Supporting Public Interest Litigation in Mongolia

A few weeks ago, the Office of the President of Mongolia and Open Society Foundation—Mongolia held a conference on public interest litigation.  In many countries, public interest litigation is commonly used to advance legal and social policy, but here in Mongolia, the concept is rather novel to most NGOs and lawyers alike.  There is growing interest in public interest litigation by our NGO sector, with human rights groups filing an increasing number of cases on environmental rights, but there are also significant challenges to gaining momentum.

A conference in Mongolia depicts an ornate room. Tables with satin white tablecloths circle the room and people wear suits around the rectangle. A poster hangs on the wall.
The April 2012 conference on supporting public interest litigation in Mongolia.

We reached out to Harvard Law School—and in particular, to Mindy Roseman, Academic Director of the Human Rights Program—to bring a comparative and engaged perspective on using courts to advance the public interest, and to support those in Mongolia who are working to expand the use and effectiveness of public international law.

I personally believe public interest litigation should play an important role in advancing social justice and human rights—strengthening existing institutions, as well as ensuring that public officials carry out the duties and responsibilities entrusted to them.  Public interest litigation can broaden the judiciary’s role in public policy enforcement, by compelling resistant governmental authorities, agencies, and public institutions to take action.  In countries where it is used, it also makes courts more accessible to those without financial resources or who otherwise are excluded, and helps redress the imbalance of power between those who have it, and those who do not.

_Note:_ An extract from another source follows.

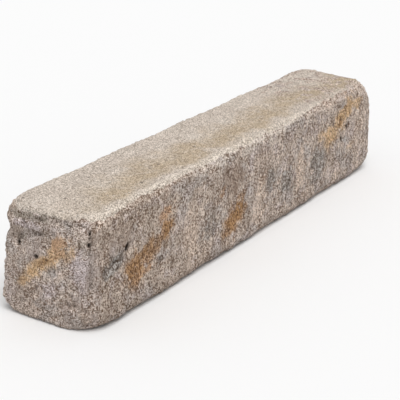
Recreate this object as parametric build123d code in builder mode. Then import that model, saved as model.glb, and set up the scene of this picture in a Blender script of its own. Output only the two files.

But there are barriers in Mongolia. For example, most NGOs do not have staff lawyers, there is little cooperation between the legal community and the NGO community, and the pro bono culture is nascent.

The most significant hurdle NGOs face in our legal framework is standing to sue—that is, the ability to file a complaint on behalf of the harmed group(s) in order to bring a court case.  Third party standing is not allowed, unless the party can also claim direct harm.  Under these circumstances, NGOs must find an individual who has suffered actual damage and persuade him or her to pursue a claim.  There is an ever-present and likely risk that the selected individual will drop the claim altogether or pursue his or her own individual suit.

In addition, there is no provision in our procedural codes to permit a class action filing, or to allow for multiple litigants, despite many cases where it is a group of citizens or a whole community who suffer from the same violation by the same actor.  Damage awards are also a hurdle.  In law and practice, despite lawyers demanding significant reparations, courts have only awarded nominal amounts.

The most urgent need to facilitate the growth of public interest litigation in Mongolia is liberalized standing requirements, in both civil and administrative procedures, for public interest cases which would allow NGOs to bring any critical human rights issue to the attention of the court.  Over the longer term, increased judicial independence, civil society capacity-building, and involvement of lawyers are also important steps to take full advantage of public interest litigation.